Since 2013, the Botanical Garden has been part of a vast natural science complex called Space for Life, which also brings together the Insectarium, Biodôme and the Rio Tinto Alcan Planetarium. Open to the public from spring to the fall, 30 outdoor themed gardens, created to instruct and enchant visitors, stretch across the northern section, while greenhouses can be found in the western part. Among the highlights are the stunning Rose Garden, the Japanese Garden and the exotic Chinese Garden. Montreal being a sister-city of Shanghai, this garden was designed to be the largest of its kind outside Asia. In the fall, these two Asian gardens are decked out in hundreds of lanterns that create a magical show of blooms and lights!

To the east of the Botanical Garden and the Insectarium is Maisonneuve Park, a large green space that’s perfect for a walk or a picnic in the summer. In winter, there’s a skating rink and 10 km of cross-country ski trails to delight gliding and sliding enthusiasts.

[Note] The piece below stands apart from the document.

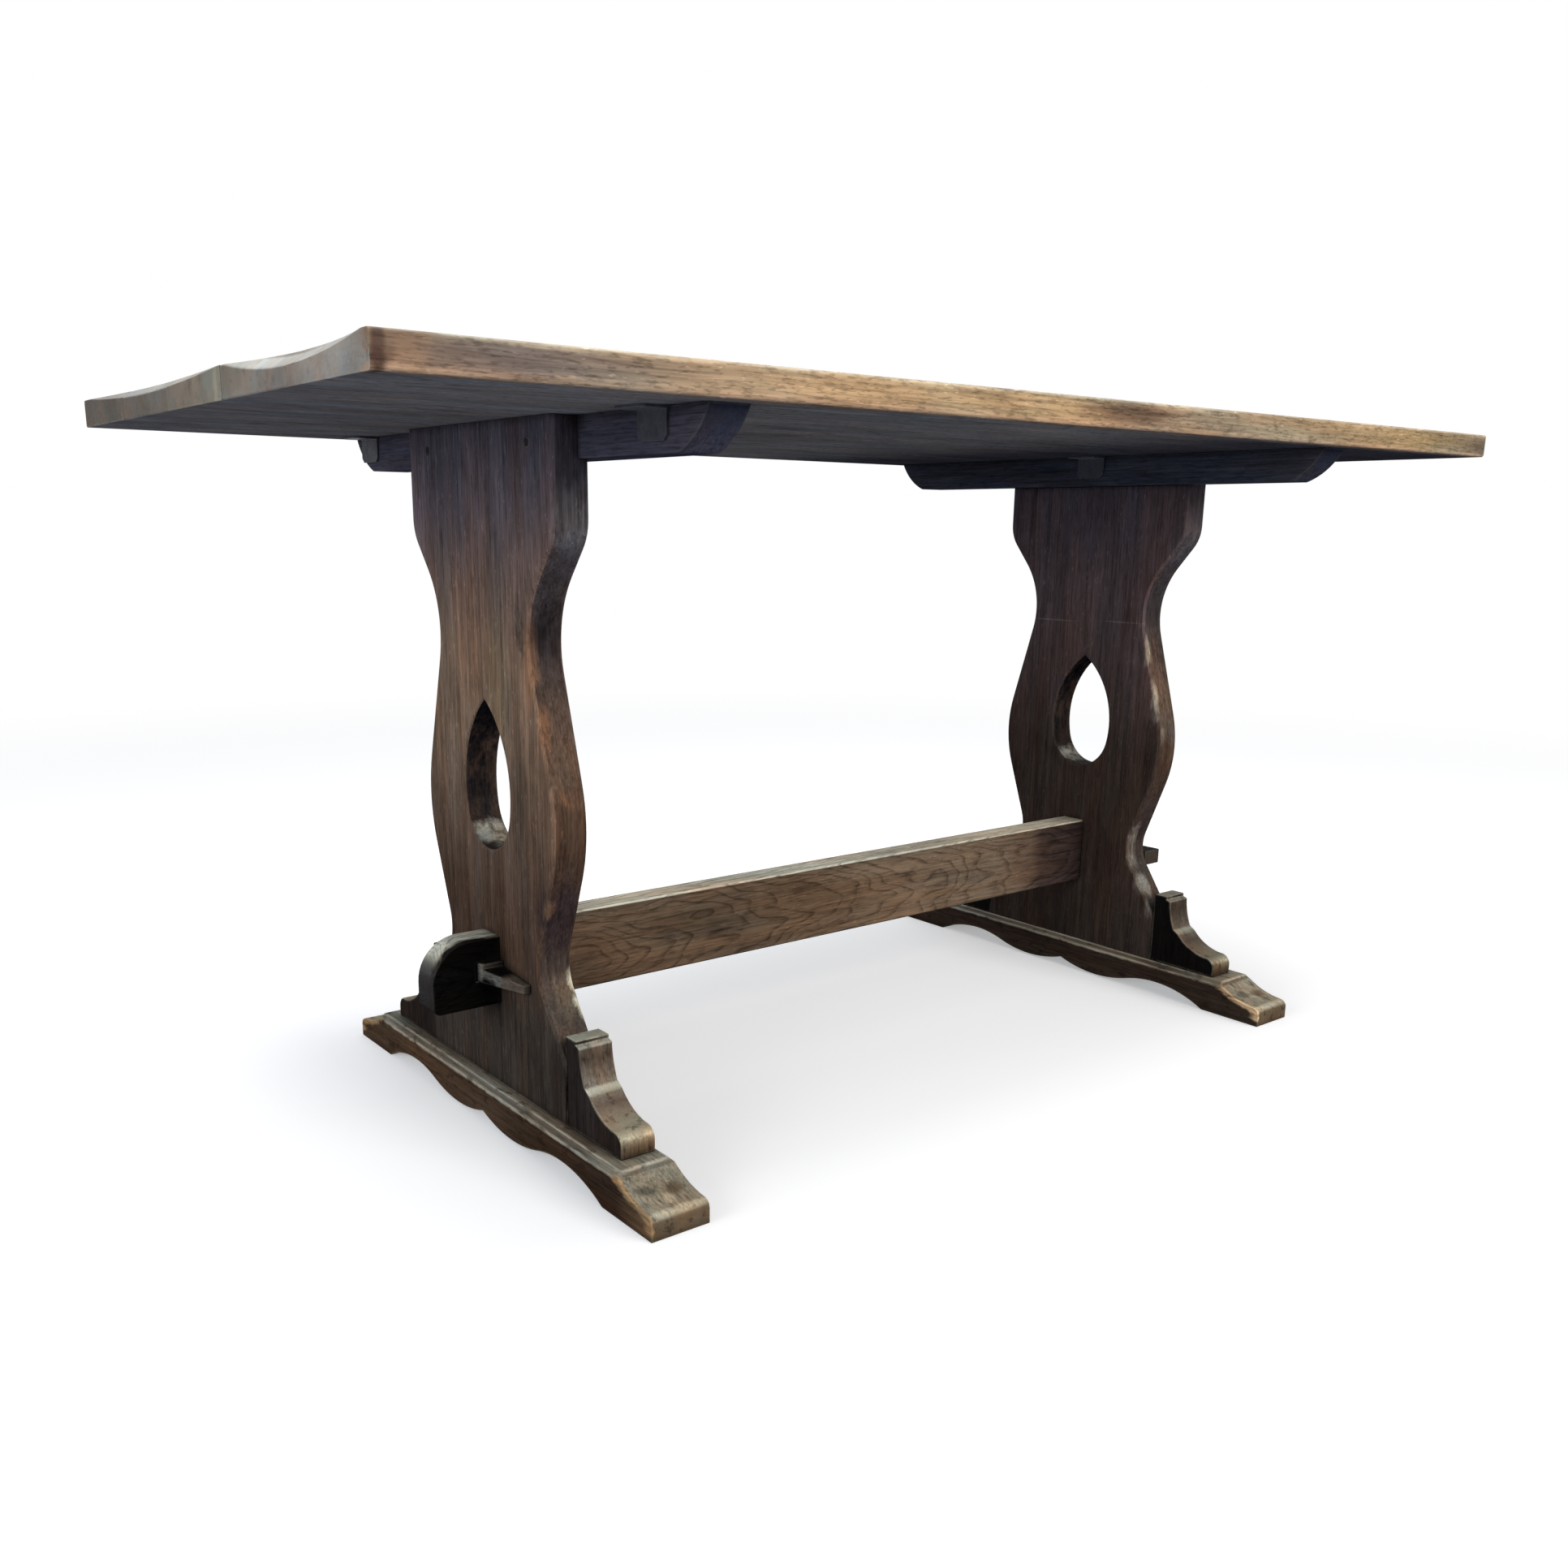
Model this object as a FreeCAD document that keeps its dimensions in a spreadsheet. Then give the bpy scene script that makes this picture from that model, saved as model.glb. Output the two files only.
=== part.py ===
import FreeCAD, Part
import math
import os
from collections import namedtuple

import Sketcher

# Oak refectory table: a planked top on two pierced end slabs with sledge feet,
# held together by one stretcher whose long tenons are locked by loose keys.
# Millimetres. X runs along the table, Y across it, Z up, and the origin lies on
# the floor under the middle of the top. "Left" is -X and "front" is -Y.

PLANKS = 5

# Screws, dowels and the holes they fill are small and many, so they are drawn with
# a few flat sides in place of a round one
SMALL_ROUND_SIDES = 8

# Two coordinates that differ by less than this are the same
ROUNDING = 1e-6

SIZES = {
    # Top
    "table_length": 1520,
    "table_width": 760,
    "table_height": 760,
    "top_thickness": 27.5,
    "top_arris": 3,
    "tongue_thickness": 7,
    "tongue_width": 24,
    "tongue_stop": 60,
    "joint_clearance": 0.1,
    "scoop_reach": 16,
    "scoop_depth": 12,
    # End slabs, with the half widths of their corners
    "trestle_offset": 475,
    "slab_thickness": 39,
    "slab_width": 303,
    "waist_half": 86,
    "belly_half": 146,
    "neck_half": 93,
    "flare_rise": 62,
    "shoulder_radius": 45,
    "waist_radius": 100,
    "belly_radius": 160,
    "neck_radius": 50,
    "slab_arris": 3,
    "drop_above": 94,
    "drop_below": 63,
    "drop_half": 49.5,
    "drop_arris": 2,
    "slab_tenon_thickness": 14,
    "slab_tenon_width": 70,
    "slab_tenon_depth": 27,
    "slab_tenon_offset": 70,
    # Sledge feet
    "foot_length": 664,
    "foot_width": 66,
    "foot_set_out": 5,
    "foot_height": 46,
    "foot_arris": 6,
    "toe_flat": 61,
    "toe_step": 5,
    "toe_nose": 24,
    "toe_round": 9,
    "toe_hollow": 3.5,
    "pad_length": 86,
    "hollow_span": 129,
    "hollow_rise": 13,
    "lobe_height": 10,
    "lobe_drop": 9,
    "cusp_height": 13,
    # Ogee brackets beside the slabs, measured from the slab's edge and the foot's top
    "bracket_length": 102,
    "bracket_height": 96,
    "bracket_nose": 12,
    "bracket_brow": 25,
    "bracket_brow_length": 14,
    "bracket_brow_round": 4,
    "bracket_ledge_height": 47,
    "bracket_ledge_length": 43,
    "bracket_sweep": 5,
    "bracket_face_height": 52,
    "bracket_face_length": 35,
    "bracket_face_hollow": 2,
    "bracket_cap_height": 90,
    "bracket_cap_length": 26,
    "bracket_cap_step": 6,
    "bracket_arris": 1.5,
    "dowel_diameter": 8,
    "dowel_length": 44,
    "dowel_rise": 24,
    # Bearers under the top
    "bearer_length": 710,
    "bearer_thickness": 42,
    "bearer_height": 38,
    "bearer_run_in": 44,
    "bearer_bulge": 5.5,
    "housing_depth": 12,
    "bearer_screw_spread": 210,
    "bearer_screw_drop": 23,
    "bearer_screw_length": 45,
    "bearer_screw_diameter": 5,
    "bearer_screw_head": 9,
    "plug_diameter": 11,
    "plug_depth": 6,
    # Stretcher with a long tenon at each end
    "stretcher_height": 90,
    "stretcher_top": 225,
    "stretcher_thickness": 36,
    "stretcher_arris": 2,
    "tenon_shoulder_top": 12,
    "tenon_shoulder_bottom": 4,
    "tenon_reach": 78,
    "tenon_crown_radius": 45,
    "tenon_heel_radius": 8,
    "key_mortise_length": 29,
    "key_mortise_height": 21,
    "key_mortise_drop": 47,
    "key_mortise_inset": 3,
    # Loose keys through the tenons
    "key_clearance": 0.3,
    "key_taper": 3,
    "left_key_butt_reach": 60,
    "right_key_butt_reach": 84,
    "key_body_reach": 8,
    "key_tail_reach": 66,
    "key_tail_height": 15,
    "key_tip_height": 9,
    "key_tip_thickness": 8,
    # Steel angle plates and their screws
    "plate_thickness": 2.5,
    "plate_leaf": 28,
    "plate_width": 44,
    "plate_front_offset": 276,
    "plate_back_offset": 314,
    "plate_middle_offset": 14,
    "plate_corner": 5,
    "plate_screw_spread": 25,
    "plate_screw_drop": 17,
    "plate_screw_length": 16,
    "plate_screw_diameter": 3.6,
    "plate_screw_head": 7.4,
    "overrun": 2,
}

# Levels on the end slab, as shares of its height between the foot and the top; the
# drop's level is that of its widest place
SLAB_SHARES = {
    "neck": 0.2125,
    "belly": 0.427,
    "drop": 0.4687,
    "waist": 0.7278,
    "shoulder": 0.8443,
}

# The scoops cut in the top's end arrises: middle and half length as shares of the
# table's width, depth as a share of the deepest scoop
SCOOP_SHARES = (
    (-0.298, 0.188, 1.0),
    (0.187, 0.283, 0.62),
)

LEFT, RIGHT = -1, 1
FRONT, BACK = -1, 1
SIDES = (("left", LEFT), ("right", RIGHT))
ENDS = (("front", FRONT), ("back", BACK))
CLOCKWISE, ANTICLOCKWISE = -1, 1
Corner = namedtuple("Corner", "across up radius turn")


class Size:
    """A length that keeps its value together with the formula that gives it."""

    def __init__(self, value, formula):
        self.value = value
        self.formula = formula

    def __add__(self, other):
        other = as_size(other)
        return Size(self.value + other.value, f"({self.formula} + {other.formula})")

    def __sub__(self, other):
        other = as_size(other)
        return Size(self.value - other.value, f"({self.formula} - {other.formula})")

    def __mul__(self, other):
        other = as_size(other)
        return Size(self.value * other.value, f"({self.formula} * {other.formula})")

    def __truediv__(self, other):
        other = as_size(other)
        return Size(self.value / other.value, f"({self.formula} / {other.formula})")

    def __neg__(self):
        return Size(-self.value, f"(0 - {self.formula})")

    __radd__ = __add__
    __rmul__ = __mul__

    def root(self):
        return Size(math.sqrt(self.value), f"sqrt({self.formula})")


def as_size(number):
    if isinstance(number, Size):
        return number
    return Size(number, f"{number}")


def is_zero(number):
    return not isinstance(number, Size) and number == 0


doc = FreeCAD.newDocument("refectory_table")
sheet = doc.addObject("Spreadsheet::Sheet", "Sizes")
for row, (name, number) in enumerate(SIZES.items(), start=1):
    sheet.set(f"A{row}", name)
    sheet.set(f"B{row}", f"{number}")
    sheet.setAlias(f"B{row}", name)
doc.recompute()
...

Whether you’re a sports buff or simply curious, the 56,000-seat Olympic Stadium is a sight to behold! Its unusual 165 m high tower never fails to astonish. The story surrounding its construction is an epic unto itself. Each year, the Olympic Stadium hosts a variety of shows and sports events, in addition to the scores of activities held on its Esplanade throughout the year. The Montréal Tower funicular takes visitors on a breathtaking ride up to the Observatory, where they can enjoy a spectacular view of the entire eastern section of Montreal. Various exhibitions are presented on the Observatory’s second floor. The Olympic swimming pool complex is located under the Montréal Tower, and a multiplex cinema can be found at the back.

Not far from the Olympic Stadium, the Montréal Biodôme, an artificial habitat for plants and animals, is housed in the former Olympic velodrome. This 10,000 m2 museum linked to the Botanical Garden contains replicas of five distinct ecosystems: the Tropical Rainforest, Laurentian Maple Forest, Gulf of St. Lawrence, Labrador Coast and Sub-Antarctic Islands.

The Rio Tinto Alcan Planetarium wonderfully complements the Space for Life complex around the Olympic Stadium. With its truncated aluminum cones symbolizing telescopes, the futuristic building contains an exhibition space and two hemispherical theatre domes. The interactive digital exhibition Exo and the shows presented in the theatres are the highlights of any visit, while the projections on the surface of the domes offer visitors an extraordinary immersive experience.

Ice hockey holds a special place in the hearts of Montrealers, and the Maurice-Richard arena in the HoMa neighbourhood is considered a shrine of sorts. It precedes the Olympic Park, with which it is now affiliated, by 20 years. The facility is one of the few in Eastern Canada whose ice surface respects international standards for speed skating and hockey. Today, the arena is mainly used as a training site for top-level athletes.

The Dufresne-Nincheri Museum, housed in the Château Dufresne, is a must-see for museum lovers. Classified as a historic monument, the building is inspired by the Petit Trianon in Versailles. Built in 1916 by brothers Marius and Oscar Dufresne, it is one of the finest examples of Beaux-Arts style French architecture in Montreal. Also part of the museum is the Nincheri Studio, the workshop of Florentine artist Guido Nincheri, whose stained-glass windows adorn some 200 churches across North America.

Stroll around HoMa

From Pie-IX Boulevard to Saint-Germain Street in the west, the Promenade Ontario, a section of the street of the same name, is home to most of the area’s businesses. With popular, long-established shops that coexist alongside trendy new cafés, restaurants and bars, it’s highly representative of the slow transition taking place here, between working-class Hochelaga and hipster Maisonneuve. At the corner of Valois Avenue, the Place Simon-Valois square is a great example of successful urban renewal. In the summer, it serves as an outdoor stage for shows that liven up the neighbourhood.

Since 1995, the Maisonneuve Market has been one of Montreal’s prized public markets. You’ll find stall upon stall brimming with seasonal displays: fruit and vegetables, meats, fish, baked goods, specialty fine foods... The market is housed in a newer building than the one next door, which it once occupied. This older building had been influenced by an urban planning concept inherited from the teachings of the École de Beaux-Arts in Paris, known as the City Beautiful movement in North America.

If you’re looking for a novel way to explore the neighbourhood, hop aboard a Vélopousse pedicab and let yourself be wheeled around by one of the young tour guides, who will bring you to excellent restaurants, such as Le Valois or État-Major. Or, if you want to pick up a few things, stop of at the terrific Arhoma bakery, or the adorable Coccinelle Jaune boutique, where you’ll find a vast choice of original, made-in-Quebec jewellery, accessories and gifts, or its charming neighbour, the Folle Guenille clothing boutique!